* start GIVEN MATERIAL *
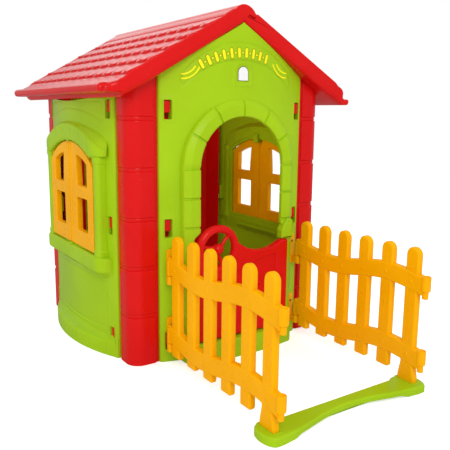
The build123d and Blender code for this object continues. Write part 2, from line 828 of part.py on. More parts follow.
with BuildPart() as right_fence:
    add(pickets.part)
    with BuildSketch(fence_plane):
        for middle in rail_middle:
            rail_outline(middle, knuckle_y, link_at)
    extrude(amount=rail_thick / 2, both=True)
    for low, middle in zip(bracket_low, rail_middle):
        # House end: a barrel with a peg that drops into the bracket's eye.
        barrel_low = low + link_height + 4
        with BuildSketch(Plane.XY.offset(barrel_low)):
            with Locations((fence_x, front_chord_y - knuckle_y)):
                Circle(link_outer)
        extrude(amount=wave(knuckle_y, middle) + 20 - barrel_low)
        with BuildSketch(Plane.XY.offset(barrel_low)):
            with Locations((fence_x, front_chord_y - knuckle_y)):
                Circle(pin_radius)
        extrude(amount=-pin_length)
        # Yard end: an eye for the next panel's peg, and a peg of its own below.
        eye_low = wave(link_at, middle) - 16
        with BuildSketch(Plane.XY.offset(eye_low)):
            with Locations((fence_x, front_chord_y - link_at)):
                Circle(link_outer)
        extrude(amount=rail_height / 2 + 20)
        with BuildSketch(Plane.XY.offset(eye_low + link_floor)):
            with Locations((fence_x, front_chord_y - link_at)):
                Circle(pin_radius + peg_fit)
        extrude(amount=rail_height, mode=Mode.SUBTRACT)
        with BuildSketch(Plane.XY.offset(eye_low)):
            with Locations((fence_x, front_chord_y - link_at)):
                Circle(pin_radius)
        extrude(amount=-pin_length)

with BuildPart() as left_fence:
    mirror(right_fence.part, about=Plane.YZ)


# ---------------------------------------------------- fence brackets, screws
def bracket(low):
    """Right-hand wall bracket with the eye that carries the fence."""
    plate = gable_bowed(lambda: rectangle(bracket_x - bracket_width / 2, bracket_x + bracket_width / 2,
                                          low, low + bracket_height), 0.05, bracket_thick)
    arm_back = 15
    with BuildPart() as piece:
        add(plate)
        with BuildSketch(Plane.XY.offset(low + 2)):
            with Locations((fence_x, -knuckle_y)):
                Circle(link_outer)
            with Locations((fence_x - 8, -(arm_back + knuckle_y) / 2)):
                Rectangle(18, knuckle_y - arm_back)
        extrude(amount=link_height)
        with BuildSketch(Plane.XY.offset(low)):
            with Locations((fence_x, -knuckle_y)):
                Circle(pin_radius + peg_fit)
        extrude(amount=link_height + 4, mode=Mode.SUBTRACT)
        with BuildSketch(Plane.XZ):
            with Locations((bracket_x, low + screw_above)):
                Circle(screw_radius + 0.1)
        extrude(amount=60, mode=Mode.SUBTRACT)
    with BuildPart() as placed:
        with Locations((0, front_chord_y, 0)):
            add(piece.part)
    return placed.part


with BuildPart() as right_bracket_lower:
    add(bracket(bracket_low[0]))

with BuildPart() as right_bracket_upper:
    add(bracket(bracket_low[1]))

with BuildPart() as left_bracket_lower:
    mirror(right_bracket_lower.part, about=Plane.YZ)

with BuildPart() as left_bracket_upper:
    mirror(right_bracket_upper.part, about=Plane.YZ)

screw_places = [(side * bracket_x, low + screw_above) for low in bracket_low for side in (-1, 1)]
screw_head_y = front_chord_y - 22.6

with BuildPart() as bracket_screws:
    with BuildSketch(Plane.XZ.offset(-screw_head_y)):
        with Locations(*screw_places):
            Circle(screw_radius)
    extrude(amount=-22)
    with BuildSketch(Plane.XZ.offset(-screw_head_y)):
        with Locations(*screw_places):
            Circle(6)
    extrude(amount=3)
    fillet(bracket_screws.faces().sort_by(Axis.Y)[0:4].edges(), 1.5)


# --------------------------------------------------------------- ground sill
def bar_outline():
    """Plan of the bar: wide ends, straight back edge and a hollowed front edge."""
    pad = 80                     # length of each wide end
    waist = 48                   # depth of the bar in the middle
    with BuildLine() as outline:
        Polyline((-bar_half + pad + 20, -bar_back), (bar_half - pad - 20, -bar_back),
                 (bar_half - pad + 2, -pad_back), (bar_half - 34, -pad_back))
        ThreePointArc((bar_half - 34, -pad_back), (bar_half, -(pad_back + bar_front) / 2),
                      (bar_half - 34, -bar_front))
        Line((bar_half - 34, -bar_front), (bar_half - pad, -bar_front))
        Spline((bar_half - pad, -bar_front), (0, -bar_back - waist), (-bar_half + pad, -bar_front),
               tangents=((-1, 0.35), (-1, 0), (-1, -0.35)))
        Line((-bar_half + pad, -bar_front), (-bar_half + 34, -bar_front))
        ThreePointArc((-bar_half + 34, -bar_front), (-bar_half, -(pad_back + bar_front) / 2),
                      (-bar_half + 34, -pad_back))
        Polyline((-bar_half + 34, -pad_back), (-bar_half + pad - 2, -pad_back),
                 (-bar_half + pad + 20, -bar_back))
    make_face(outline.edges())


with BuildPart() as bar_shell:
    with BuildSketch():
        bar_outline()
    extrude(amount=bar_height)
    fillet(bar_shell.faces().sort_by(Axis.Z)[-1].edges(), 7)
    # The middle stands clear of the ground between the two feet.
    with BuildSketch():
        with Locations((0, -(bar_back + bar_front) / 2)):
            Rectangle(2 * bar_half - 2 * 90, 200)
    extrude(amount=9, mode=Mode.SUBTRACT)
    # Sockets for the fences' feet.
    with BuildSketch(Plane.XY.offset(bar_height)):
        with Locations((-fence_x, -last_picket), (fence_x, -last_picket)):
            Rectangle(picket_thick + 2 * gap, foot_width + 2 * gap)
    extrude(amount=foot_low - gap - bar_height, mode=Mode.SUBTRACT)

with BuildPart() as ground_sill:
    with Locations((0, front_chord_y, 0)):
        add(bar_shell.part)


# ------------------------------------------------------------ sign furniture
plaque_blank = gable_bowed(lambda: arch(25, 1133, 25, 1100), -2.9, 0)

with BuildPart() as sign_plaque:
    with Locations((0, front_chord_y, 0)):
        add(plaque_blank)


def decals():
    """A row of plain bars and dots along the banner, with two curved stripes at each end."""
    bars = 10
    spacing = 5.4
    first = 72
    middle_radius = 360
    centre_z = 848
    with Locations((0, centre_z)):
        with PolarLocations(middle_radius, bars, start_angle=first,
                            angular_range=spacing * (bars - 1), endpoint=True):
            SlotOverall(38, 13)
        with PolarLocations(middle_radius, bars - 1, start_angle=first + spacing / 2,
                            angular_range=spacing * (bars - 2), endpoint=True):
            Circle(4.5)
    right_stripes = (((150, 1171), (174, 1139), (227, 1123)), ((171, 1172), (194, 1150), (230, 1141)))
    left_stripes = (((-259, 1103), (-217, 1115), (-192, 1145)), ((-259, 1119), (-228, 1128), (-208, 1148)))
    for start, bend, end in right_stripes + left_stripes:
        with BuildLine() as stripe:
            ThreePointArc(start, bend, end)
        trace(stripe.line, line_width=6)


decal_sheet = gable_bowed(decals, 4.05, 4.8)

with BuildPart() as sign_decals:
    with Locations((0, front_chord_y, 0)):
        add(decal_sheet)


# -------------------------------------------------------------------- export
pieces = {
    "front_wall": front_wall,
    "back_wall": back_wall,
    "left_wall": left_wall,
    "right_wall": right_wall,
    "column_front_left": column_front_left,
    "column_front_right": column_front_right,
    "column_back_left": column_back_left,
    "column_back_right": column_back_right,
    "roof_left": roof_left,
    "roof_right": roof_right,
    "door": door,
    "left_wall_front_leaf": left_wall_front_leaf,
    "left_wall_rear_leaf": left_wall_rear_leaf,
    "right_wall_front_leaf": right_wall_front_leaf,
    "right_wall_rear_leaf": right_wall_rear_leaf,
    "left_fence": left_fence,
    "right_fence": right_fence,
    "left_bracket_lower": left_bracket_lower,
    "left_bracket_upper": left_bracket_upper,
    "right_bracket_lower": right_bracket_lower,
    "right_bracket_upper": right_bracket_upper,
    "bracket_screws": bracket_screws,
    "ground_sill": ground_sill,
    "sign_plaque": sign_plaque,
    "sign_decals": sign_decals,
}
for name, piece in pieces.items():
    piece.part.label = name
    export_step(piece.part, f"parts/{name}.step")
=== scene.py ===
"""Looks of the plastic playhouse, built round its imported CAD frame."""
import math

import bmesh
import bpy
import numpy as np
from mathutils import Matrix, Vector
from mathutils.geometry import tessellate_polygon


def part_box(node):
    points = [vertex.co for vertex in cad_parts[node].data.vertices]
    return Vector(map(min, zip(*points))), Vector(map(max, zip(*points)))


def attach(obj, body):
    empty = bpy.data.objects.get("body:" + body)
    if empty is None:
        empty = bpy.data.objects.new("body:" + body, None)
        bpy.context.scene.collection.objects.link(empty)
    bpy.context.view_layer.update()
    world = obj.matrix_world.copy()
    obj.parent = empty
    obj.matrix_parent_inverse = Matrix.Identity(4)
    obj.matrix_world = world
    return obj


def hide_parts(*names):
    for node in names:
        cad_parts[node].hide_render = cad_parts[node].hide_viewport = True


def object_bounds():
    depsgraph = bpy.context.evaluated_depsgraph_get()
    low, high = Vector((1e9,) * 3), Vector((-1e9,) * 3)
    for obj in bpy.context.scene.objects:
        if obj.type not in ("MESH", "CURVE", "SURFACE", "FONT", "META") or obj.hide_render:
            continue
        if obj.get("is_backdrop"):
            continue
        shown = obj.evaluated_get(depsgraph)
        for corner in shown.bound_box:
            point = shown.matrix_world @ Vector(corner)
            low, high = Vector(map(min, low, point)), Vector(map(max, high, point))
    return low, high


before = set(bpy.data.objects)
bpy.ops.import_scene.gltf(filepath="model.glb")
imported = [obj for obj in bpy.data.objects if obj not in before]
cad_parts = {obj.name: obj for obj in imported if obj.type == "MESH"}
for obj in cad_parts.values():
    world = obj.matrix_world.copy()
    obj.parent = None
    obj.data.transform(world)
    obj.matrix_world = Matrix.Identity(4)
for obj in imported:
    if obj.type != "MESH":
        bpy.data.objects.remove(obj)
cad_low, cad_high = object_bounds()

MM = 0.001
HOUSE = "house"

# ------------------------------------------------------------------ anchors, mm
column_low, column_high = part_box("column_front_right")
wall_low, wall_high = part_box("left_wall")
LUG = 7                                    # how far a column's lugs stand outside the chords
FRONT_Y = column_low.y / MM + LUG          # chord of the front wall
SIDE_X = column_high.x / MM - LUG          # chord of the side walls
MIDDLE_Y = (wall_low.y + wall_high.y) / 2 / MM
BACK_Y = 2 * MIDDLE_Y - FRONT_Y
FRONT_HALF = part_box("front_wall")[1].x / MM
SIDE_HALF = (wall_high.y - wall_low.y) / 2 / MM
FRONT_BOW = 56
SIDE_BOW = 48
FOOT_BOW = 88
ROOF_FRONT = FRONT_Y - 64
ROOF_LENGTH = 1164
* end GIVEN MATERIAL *
### INSTRUCTIONS TO FOLLOW
Reproduce every line of the listing above in which the string "Identity" appears.

### REPLY TO THE TASK
    obj.matrix_parent_inverse = Matrix.Identity(4)
    obj.matrix_world = Matrix.Identity(4)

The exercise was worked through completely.